>> BEGIN

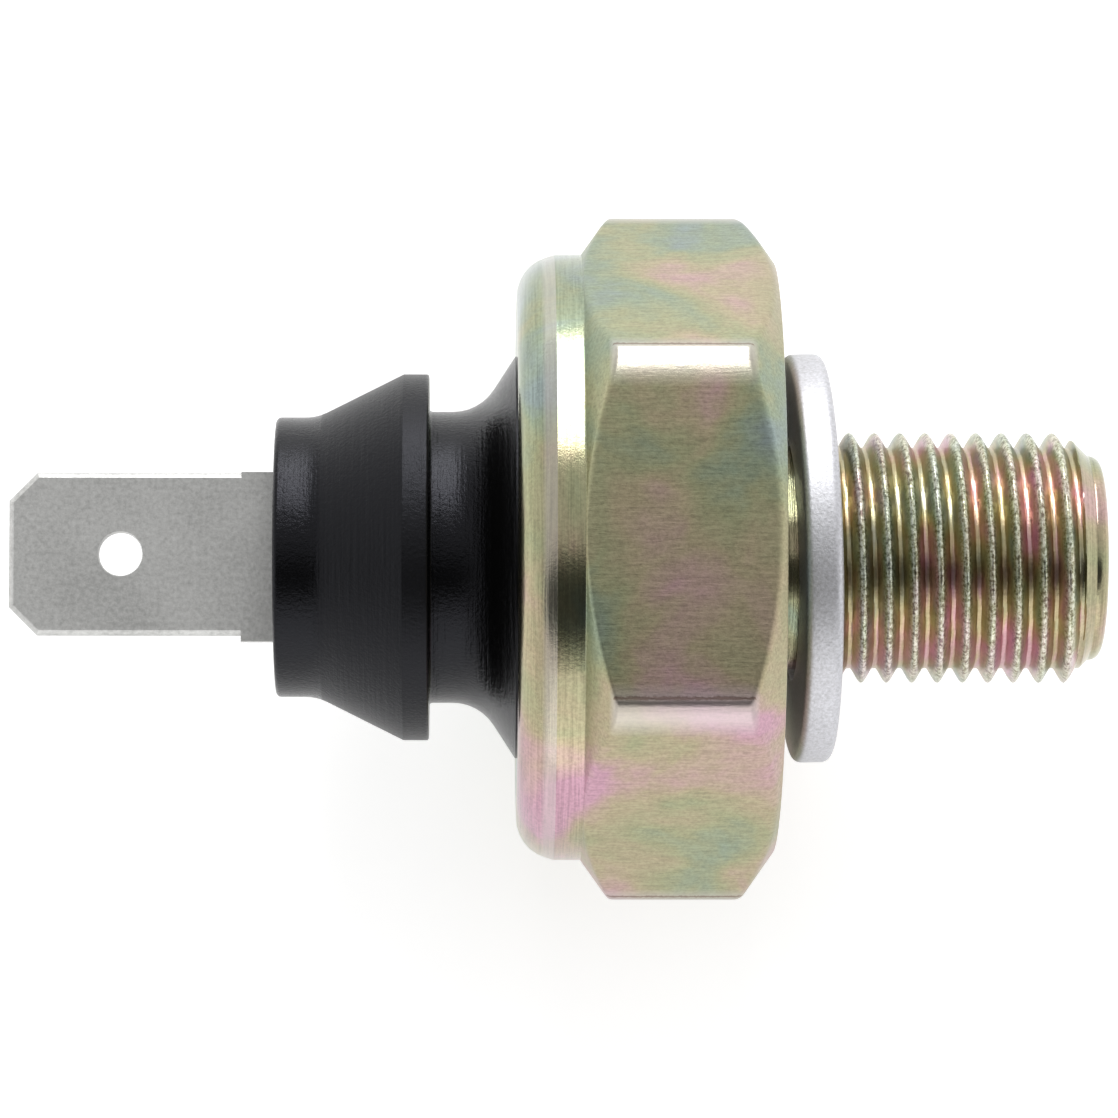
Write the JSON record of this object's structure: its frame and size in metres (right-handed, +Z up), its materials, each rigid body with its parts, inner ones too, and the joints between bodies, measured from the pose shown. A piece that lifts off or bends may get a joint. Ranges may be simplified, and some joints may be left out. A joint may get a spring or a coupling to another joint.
{
  "type": "oil pressure sender",
  "caption": "Engine oil pressure sender: black insulator with a blade terminal crimped into a yellow-zinc hexagon body with a short male thread and a loose aluminium sealing washer.",
  "frame": {"origin": "centre of the hexagon's seat face, on the thread's axis", "axes": "+X along the thread towards its tip, +Z up out of the top flat of the hexagon as the sender lies on the opposite flat"},
  "size_m": [0.0429, 0.0269, 0.024],
  "materials": {
    "zinc_steel": "zinc plated, yellow chromate, satin",
    "aluminium_washer": "bare, fine grain",
    "black_moulding": "moulded, satin",
    "tinned_blade": "tinned, matt",
    "brass_seat": "stamped",
    "spring_steel": "drawn wire",
    "plated_contact": "silver plated",
    "steel_contact": "zinc plated, stamped",
    "white_moulding": "moulded",
    "film_backing": "polyimide film",
    "film_oil_side": "polyimide film",
    "seal_rubber": "moulded rubber"
  },
  "bodies": {
    "housing": {"hex_body": "zinc_steel", "sealing_washer": "aluminium_washer", "insulator": "black_moulding", "blade_terminal": "tinned_blade", "spring_seat": "brass_seat", "calibration_spring": "spring_steel", "fixed_contact": "steel_contact", "diaphragm_backing": "film_backing", "diaphragm_film": "film_oil_side", "seal_ring": "seal_rubber"},
    "push_group": {"plunger": "white_moulding", "moving_contact": "plated_contact"}
  },
  "joints": [
    {"name": "plunger_slide", "type": "slide", "parent": "housing", "child": "push_group", "axis": [-1, 0, 0], "range_m": [0, 0.0006], "stiffness_N_per_m": 1500, "springref_m": -0.003, "deforming": ["calibration_spring", "diaphragm_backing", "diaphragm_film"]}
  ]
}
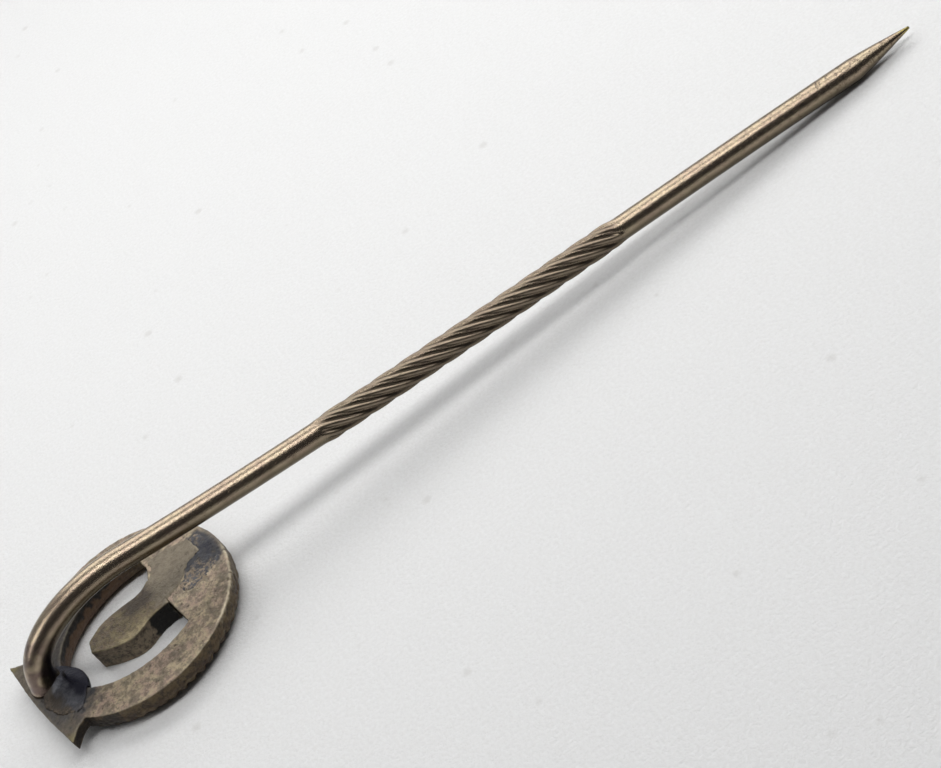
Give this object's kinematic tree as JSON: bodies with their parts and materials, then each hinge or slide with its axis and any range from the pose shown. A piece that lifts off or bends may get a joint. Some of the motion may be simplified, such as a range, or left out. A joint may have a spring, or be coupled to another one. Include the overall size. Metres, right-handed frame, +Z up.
{
  "type": "stick pin",
  "caption": "Long one-wire stick pin for a tie or lapel, with a twisted grip, soldered to a small openwork hoop with a fishtail foot and an inner tongue.",
  "frame": {"origin": "centre of the hoop, on the plane that the pin lies on, front face down", "axes": "+X along the stem towards its point, +Z up out of the head's back"},
  "size_m": [0.0537, 0.011, 0.0052],
  "materials": {
    "hoop": "worn silver plate over brass, pitted, brown patina",
    "tongue": "pale worn plate over brass, scraped, dark patina in the gap",
    "wire": "drawn nickel-coloured wire, satin, brown patina",
    "solder": "dark blue-grey tin-lead solder, matt, pitted"
  },
  "bodies": {
    "root": {"hoop": "hoop", "tongue": "tongue", "pin_stem": "wire", "stem_solder": "solder", "tongue_solder": "solder"}
  },
  "joints": []
}
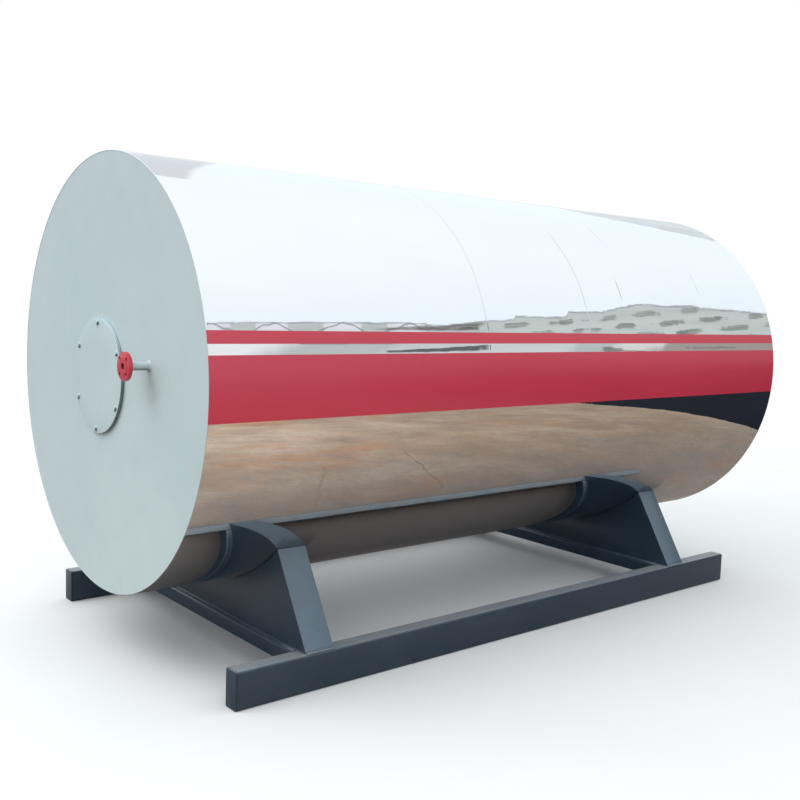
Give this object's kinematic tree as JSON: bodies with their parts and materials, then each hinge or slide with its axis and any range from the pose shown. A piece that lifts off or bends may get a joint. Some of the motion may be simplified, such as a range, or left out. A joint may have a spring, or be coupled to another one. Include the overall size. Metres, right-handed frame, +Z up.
{
  "type": "industrial shell boiler on a skid",
  "caption": "Horizontal cylindrical boiler in mirror-polished casing with red side stripes, flat painted ends, bolted round covers and a small flanged stub, on saddles and a welded skid.",
  "frame": {"origin": "on the ground, under the middle of the whole machine's box", "axes": "+Z up; the boiler's axis lies along Y, the front end plate with the flanged stub faces -Y, and +X is the stub's side"},
  "size_m": [1.8998, 3.954, 2.1999],
  "materials": {
    "polished_sheet": "mirror-polished stainless sheet, slightly wavy",
    "drum_steel": "plain rolled steel under the casing",
    "end_paint": "pale grey-green machinery paint, semi-gloss",
    "gasket": "flat jointing sheet",
    "bolt_steel": "steel painted over with the end plate",
    "red_paint": "gloss red enamel",
    "stripe_red": "glossy red film on the casing",
    "skid_paint": "dark blue-grey structural paint, semi-gloss"
  },
  "bodies": {
    "root": {"cladding_front": "polished_sheet", "cladding_middle": "polished_sheet", "cladding_rear": "polished_sheet", "casing_drum": "drum_steel", "front_end_plate": "end_paint", "rear_end_plate": "end_paint", "front_cover_plate": "end_paint", "front_cover_gasket": "gasket", "front_cover_bolts": "bolt_steel", "rear_cover_plate": "end_paint", "rear_cover_gasket": "gasket", "rear_cover_bolts": "bolt_steel", "stub_pipe": "end_paint", "stub_flange": "red_paint", "front_saddle_front_web": "skid_paint", "front_saddle_rear_web": "skid_paint", "front_saddle_right_plate": "skid_paint", "front_saddle_left_plate": "skid_paint", "rear_saddle_front_web": "skid_paint", "rear_saddle_rear_web": "skid_paint", "rear_saddle_right_plate": "skid_paint", "rear_saddle_left_plate": "skid_paint", "front_crossbeam": "skid_paint", "rear_crossbeam": "skid_paint", "right_skid_beam": "skid_paint", "left_skid_beam": "skid_paint", "right_beam_front_cap": "skid_paint", "right_beam_rear_cap": "skid_paint", "left_beam_front_cap": "skid_paint", "left_beam_rear_cap": "skid_paint"}
  },
  "joints": []
}
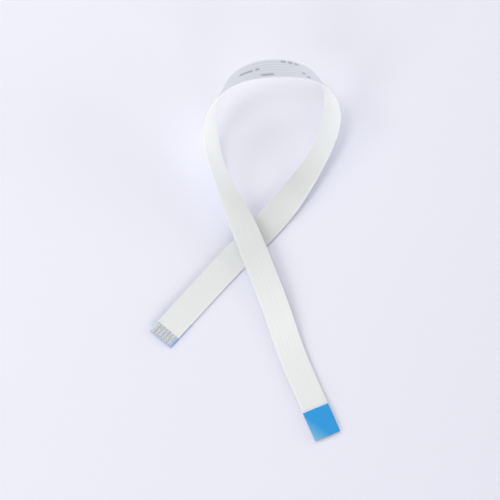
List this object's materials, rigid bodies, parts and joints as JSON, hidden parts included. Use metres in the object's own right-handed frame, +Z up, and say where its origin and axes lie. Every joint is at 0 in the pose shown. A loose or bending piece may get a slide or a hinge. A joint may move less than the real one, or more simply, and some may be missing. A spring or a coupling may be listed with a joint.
{
  "type": "flat flex cable",
  "caption": "Flat flex cable with bare contacts and a blue stiffener at each end, lying in a raised twisted loop with its legs crossed.",
  "frame": {"origin": "on the surface that the cable lies on, under the middle of its bounding box", "axes": "+Z up, +Y from the two ends towards the top of the loop, +X to the right as the end with its contacts up lies on the left"},
  "size_m": [0.0486, 0.0964, 0.022],
  "materials": {
    "film": "white PET film, satin",
    "stiffener": "blue PET tape, satin",
    "conductor": "tinned copper strip, rolled"
  },
  "bodies": {
    "root": {"top_film": "film", "bottom_film": "film", "contact_end_stiffener": "stiffener", "far_end_stiffener": "stiffener", "conductor_1": "conductor", "conductor_2": "conductor", "conductor_3": "conductor", "conductor_4": "conductor", "conductor_5": "conductor", "conductor_6": "conductor"}
  },
  "joints": []
}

>> END

▸ **What to produce**
Show the data once more, exactly as it was written.

▸ **Complete output**
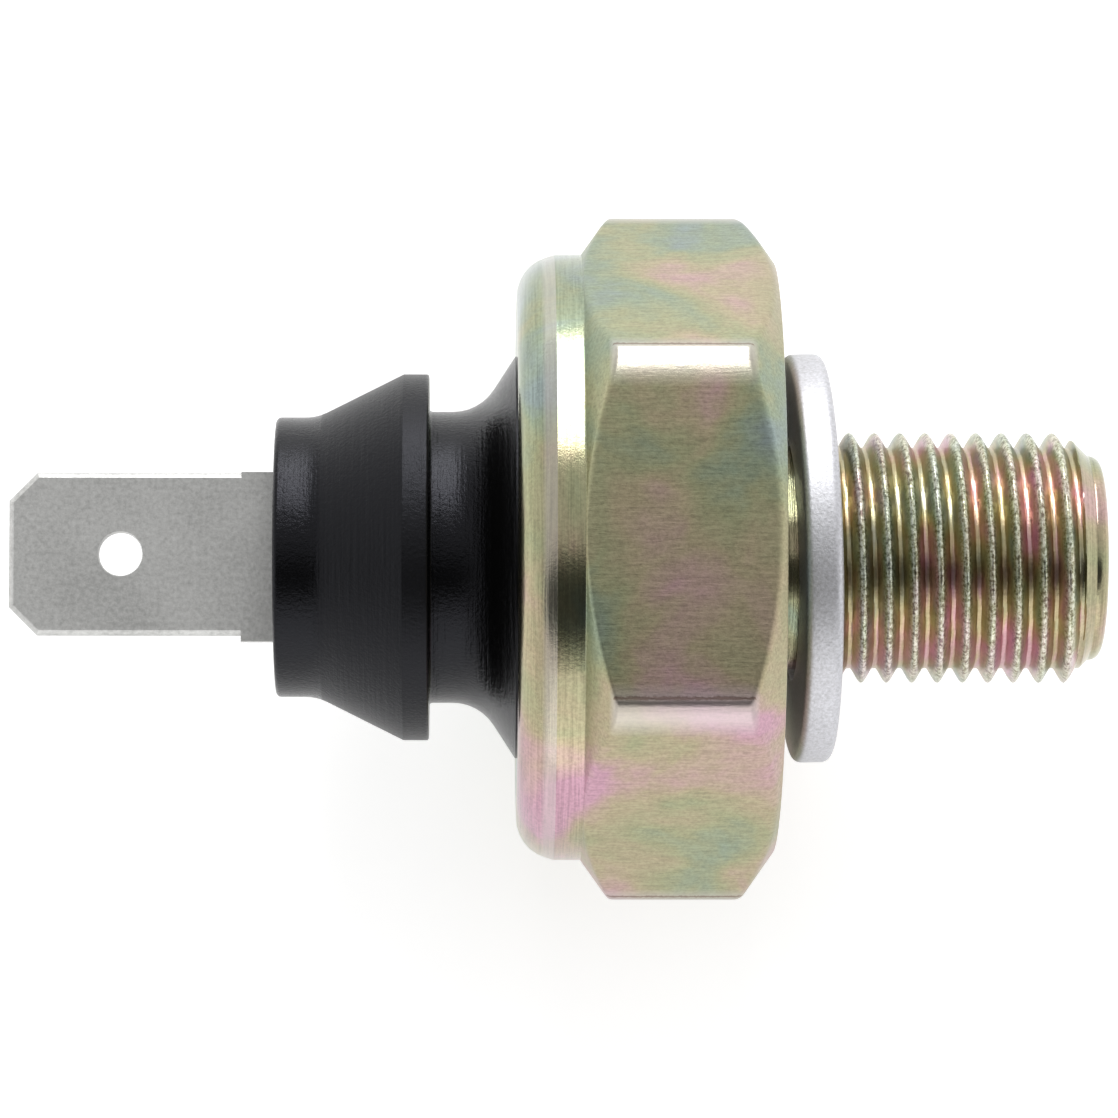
Write the JSON record of this object's structure: its frame and size in metres (right-handed, +Z up), its materials, each rigid body with its parts, inner ones too, and the joints between bodies, measured from the pose shown. A piece that lifts off or bends may get a joint. Ranges may be simplified, and some joints may be left out. A joint may get a spring or a coupling to another joint.
{
  "type": "oil pressure sender",
  "caption": "Engine oil pressure sender: black insulator with a blade terminal crimped into a yellow-zinc hexagon body with a short male thread and a loose aluminium sealing washer.",
  "frame": {"origin": "centre of the hexagon's seat face, on the thread's axis", "axes": "+X along the thread towards its tip, +Z up out of the top flat of the hexagon as the sender lies on the opposite flat"},
  "size_m": [0.0429, 0.0269, 0.024],
  "materials": {
    "zinc_steel": "zinc plated, yellow chromate, satin",
    "aluminium_washer": "bare, fine grain",
    "black_moulding": "moulded, satin",
    "tinned_blade": "tinned, matt",
    "brass_seat": "stamped",
    "spring_steel": "drawn wire",
    "plated_contact": "silver plated",
    "steel_contact": "zinc plated, stamped",
    "white_moulding": "moulded",
    "film_backing": "polyimide film",
    "film_oil_side": "polyimide film",
    "seal_rubber": "moulded rubber"
  },
  "bodies": {
    "housing": {"hex_body": "zinc_steel", "sealing_washer": "aluminium_washer", "insulator": "black_moulding", "blade_terminal": "tinned_blade", "spring_seat": "brass_seat", "calibration_spring": "spring_steel", "fixed_contact": "steel_contact", "diaphragm_backing": "film_backing", "diaphragm_film": "film_oil_side", "seal_ring": "seal_rubber"},
    "push_group": {"plunger": "white_moulding", "moving_contact": "plated_contact"}
  },
  "joints": [
    {"name": "plunger_slide", "type": "slide", "parent": "housing", "child": "push_group", "axis": [-1, 0, 0], "range_m": [0, 0.0006], "stiffness_N_per_m": 1500, "springref_m": -0.003, "deforming": ["calibration_spring", "diaphragm_backing", "diaphragm_film"]}
  ]
}
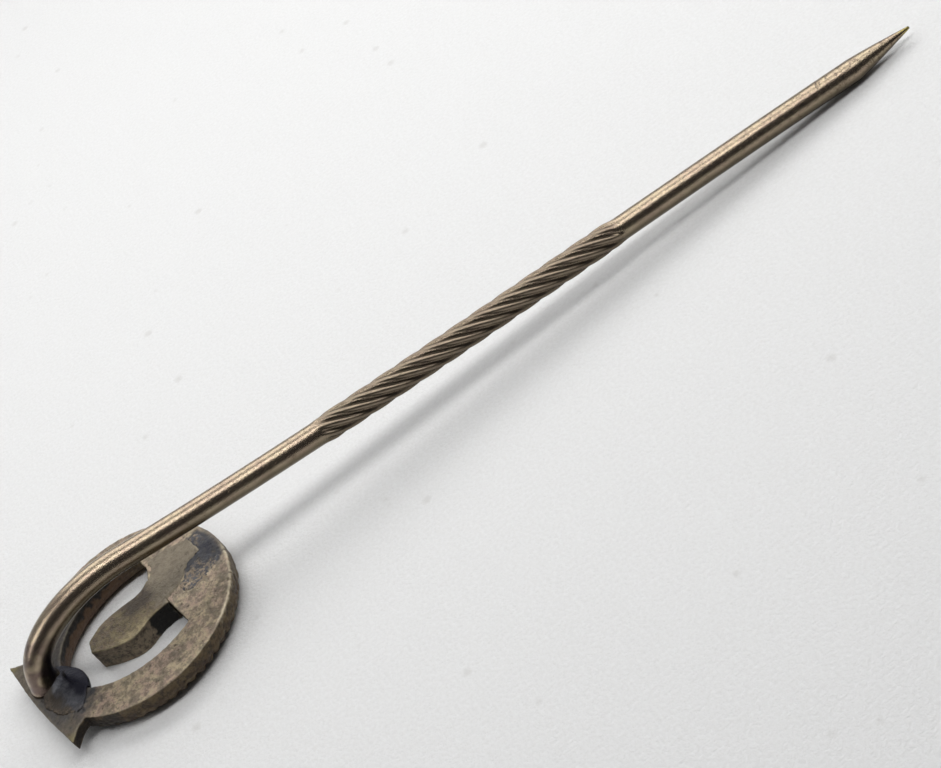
Give this object's kinematic tree as JSON: bodies with their parts and materials, then each hinge or slide with its axis and any range from the pose shown. A piece that lifts off or bends may get a joint. Some of the motion may be simplified, such as a range, or left out. A joint may have a spring, or be coupled to another one. Include the overall size. Metres, right-handed frame, +Z up.
{
  "type": "stick pin",
  "caption": "Long one-wire stick pin for a tie or lapel, with a twisted grip, soldered to a small openwork hoop with a fishtail foot and an inner tongue.",
  "frame": {"origin": "centre of the hoop, on the plane that the pin lies on, front face down", "axes": "+X along the stem towards its point, +Z up out of the head's back"},
  "size_m": [0.0537, 0.011, 0.0052],
  "materials": {
    "hoop": "worn silver plate over brass, pitted, brown patina",
    "tongue": "pale worn plate over brass, scraped, dark patina in the gap",
    "wire": "drawn nickel-coloured wire, satin, brown patina",
    "solder": "dark blue-grey tin-lead solder, matt, pitted"
  },
  "bodies": {
    "root": {"hoop": "hoop", "tongue": "tongue", "pin_stem": "wire", "stem_solder": "solder", "tongue_solder": "solder"}
  },
  "joints": []
}
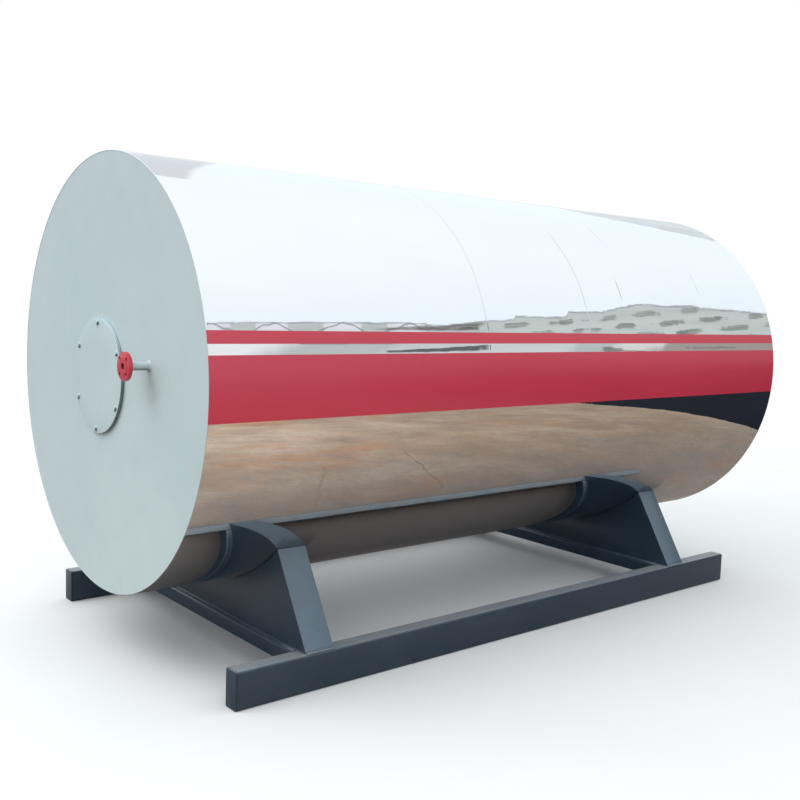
Give this object's kinematic tree as JSON: bodies with their parts and materials, then each hinge or slide with its axis and any range from the pose shown. A piece that lifts off or bends may get a joint. Some of the motion may be simplified, such as a range, or left out. A joint may have a spring, or be coupled to another one. Include the overall size. Metres, right-handed frame, +Z up.
{
  "type": "industrial shell boiler on a skid",
  "caption": "Horizontal cylindrical boiler in mirror-polished casing with red side stripes, flat painted ends, bolted round covers and a small flanged stub, on saddles and a welded skid.",
  "frame": {"origin": "on the ground, under the middle of the whole machine's box", "axes": "+Z up; the boiler's axis lies along Y, the front end plate with the flanged stub faces -Y, and +X is the stub's side"},
  "size_m": [1.8998, 3.954, 2.1999],
  "materials": {
    "polished_sheet": "mirror-polished stainless sheet, slightly wavy",
    "drum_steel": "plain rolled steel under the casing",
    "end_paint": "pale grey-green machinery paint, semi-gloss",
    "gasket": "flat jointing sheet",
    "bolt_steel": "steel painted over with the end plate",
    "red_paint": "gloss red enamel",
    "stripe_red": "glossy red film on the casing",
    "skid_paint": "dark blue-grey structural paint, semi-gloss"
  },
  "bodies": {
    "root": {"cladding_front": "polished_sheet", "cladding_middle": "polished_sheet", "cladding_rear": "polished_sheet", "casing_drum": "drum_steel", "front_end_plate": "end_paint", "rear_end_plate": "end_paint", "front_cover_plate": "end_paint", "front_cover_gasket": "gasket", "front_cover_bolts": "bolt_steel", "rear_cover_plate": "end_paint", "rear_cover_gasket": "gasket", "rear_cover_bolts": "bolt_steel", "stub_pipe": "end_paint", "stub_flange": "red_paint", "front_saddle_front_web": "skid_paint", "front_saddle_rear_web": "skid_paint", "front_saddle_right_plate": "skid_paint", "front_saddle_left_plate": "skid_paint", "rear_saddle_front_web": "skid_paint", "rear_saddle_rear_web": "skid_paint", "rear_saddle_right_plate": "skid_paint", "rear_saddle_left_plate": "skid_paint", "front_crossbeam": "skid_paint", "rear_crossbeam": "skid_paint", "right_skid_beam": "skid_paint", "left_skid_beam": "skid_paint", "right_beam_front_cap": "skid_paint", "right_beam_rear_cap": "skid_paint", "left_beam_front_cap": "skid_paint", "left_beam_rear_cap": "skid_paint"}
  },
  "joints": []
}
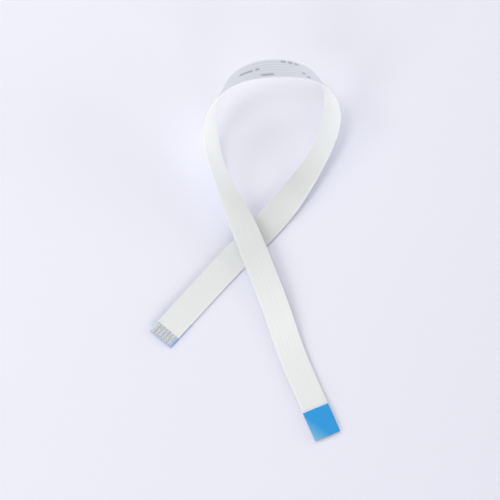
List this object's materials, rigid bodies, parts and joints as JSON, hidden parts included. Use metres in the object's own right-handed frame, +Z up, and say where its origin and axes lie. Every joint is at 0 in the pose shown. A loose or bending piece may get a slide or a hinge. A joint may move less than the real one, or more simply, and some may be missing. A spring or a coupling may be listed with a joint.
{
  "type": "flat flex cable",
  "caption": "Flat flex cable with bare contacts and a blue stiffener at each end, lying in a raised twisted loop with its legs crossed.",
  "frame": {"origin": "on the surface that the cable lies on, under the middle of its bounding box", "axes": "+Z up, +Y from the two ends towards the top of the loop, +X to the right as the end with its contacts up lies on the left"},
  "size_m": [0.0486, 0.0964, 0.022],
  "materials": {
    "film": "white PET film, satin",
    "stiffener": "blue PET tape, satin",
    "conductor": "tinned copper strip, rolled"
  },
  "bodies": {
    "root": {"top_film": "film", "bottom_film": "film", "contact_end_stiffener": "stiffener", "far_end_stiffener": "stiffener", "conductor_1": "conductor", "conductor_2": "conductor", "conductor_3": "conductor", "conductor_4": "conductor", "conductor_5": "conductor", "conductor_6": "conductor"}
  },
  "joints": []
}